* _PROBLEM DETAILS_
Gather up the lines that contain "this".

------

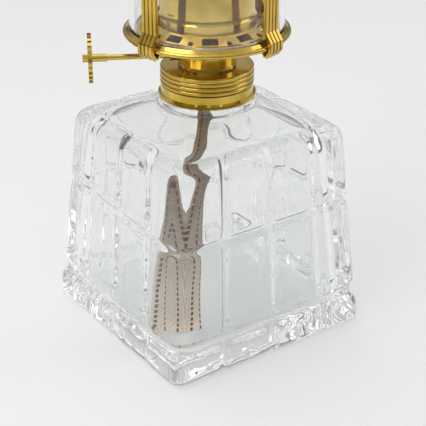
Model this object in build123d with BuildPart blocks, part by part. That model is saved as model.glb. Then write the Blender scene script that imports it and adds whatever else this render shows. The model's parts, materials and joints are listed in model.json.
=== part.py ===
"""Oil lamp: a pressed glass font, a brass flat-wick burner and a glass chimney.

Millimetres, +Z up. The origin is on the lamp's axis at the underside of the font,
and the font's four faces look along X and Y. Heights run up one chain of named
levels, from the table to the chimney's mouth.
"""
import math
import os

from build123d import *

os.makedirs("parts", exist_ok=True)

# ---------------------------------------------------------------- glass font
foot_half = 50.0          # half the width across the foot row
shoulder_half = 42.5      # half the width just under the shoulder edge
font_height = 89.3        # table to shoulder edge
font_corner = 6.0         # rounding of the upright edges
font_wall = 7.4           # thickness of the pressed walls
font_floor = 9.0          # thickness of the floor
row_split = (17.6, 59.4)  # heights of the two level grooves
groove_depth = 1.6        # depth of level and upright grooves
groove_width = 5.0        # mouth of a groove
column_split = 0.52       # outer upright grooves, as a share of the half width
shoulder_rise = 10.9      # shoulder edge to the foot of the neck
neck_exposed = 3.1        # bare glass neck under the collar
neck_seat = 4.6           # glass neck inside the collar
seat_radius = 17.9        # glass neck inside the collar
neck_wall = 3.9           # glass around the font's mouth

# ---------------------------------------------------------------- collar
cement_gap = 0.55         # plaster between glass and brass
collar_wall = 0.85        # brass over the plaster
flange_reach = 1.18       # the foot flange stands out this much
collar_height = 11.5
thread_ledge = 0.3        # the thread's bore is this much under the glass neck
thread_pitch = 1.95
thread_turns = 3

# ---------------------------------------------------------------- burner body
run_gap = 0.05            # running clearance, radial
seat_gap = 0.10           # clearance of pieces that drop over each other
sheet = 0.5               # brass sheet
skirt_length = 6.0        # threaded skirt below the disc
disc_reach = 0.1          # the disc stands out past the collar
disc_thick = 1.5
throat_foot = 12.3        # throat radius at the disc
throat_top = 14.2         # throat radius at the bowl
throat_height = 11.9
air_holes = 12
air_hole_radius = 2.0

# ---------------------------------------------------------------- gallery
shelf_rise = 5.0          # throat top to the shelf that carries the chimney
rim_reach = 2.55          # the rolled bead stands out past the chimney
bead_radius = 1.0
bead_drop = 2.2           # bead centre below the shelf
shelf_thick = 0.7
shelf_width = 5.25        # from the chimney's outside in to the shelf's inner edge
cone_rise = 1.8           # top of the air cone above the shelf
cone_ledge = 0.05         # the cone's top stands out past the dome's drum
cone_slots = 10
slot_width = 6.2
slot_reach = (0.9, 4.2)   # slots, outwards from the cone's top edge
key_head = 1.1            # keyholes: radius of the head
key_tail = 1.0            # and width of the tail
key_reach = (3.9, 5.1)    # and where head and tail lie
slot_angle = 238.0        # world angle of one slot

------

* _RESPONSE_
Model this object in build123d with BuildPart blocks, part by part. That model is saved as model.glb. Then write the Blender scene script that imports it and adds whatever else this render shows. The model's parts, materials and joints are listed in model.json.
flange_reach = 1.18       # the foot flange stands out this much
thread_ledge = 0.3        # the thread's bore is this much under the glass neck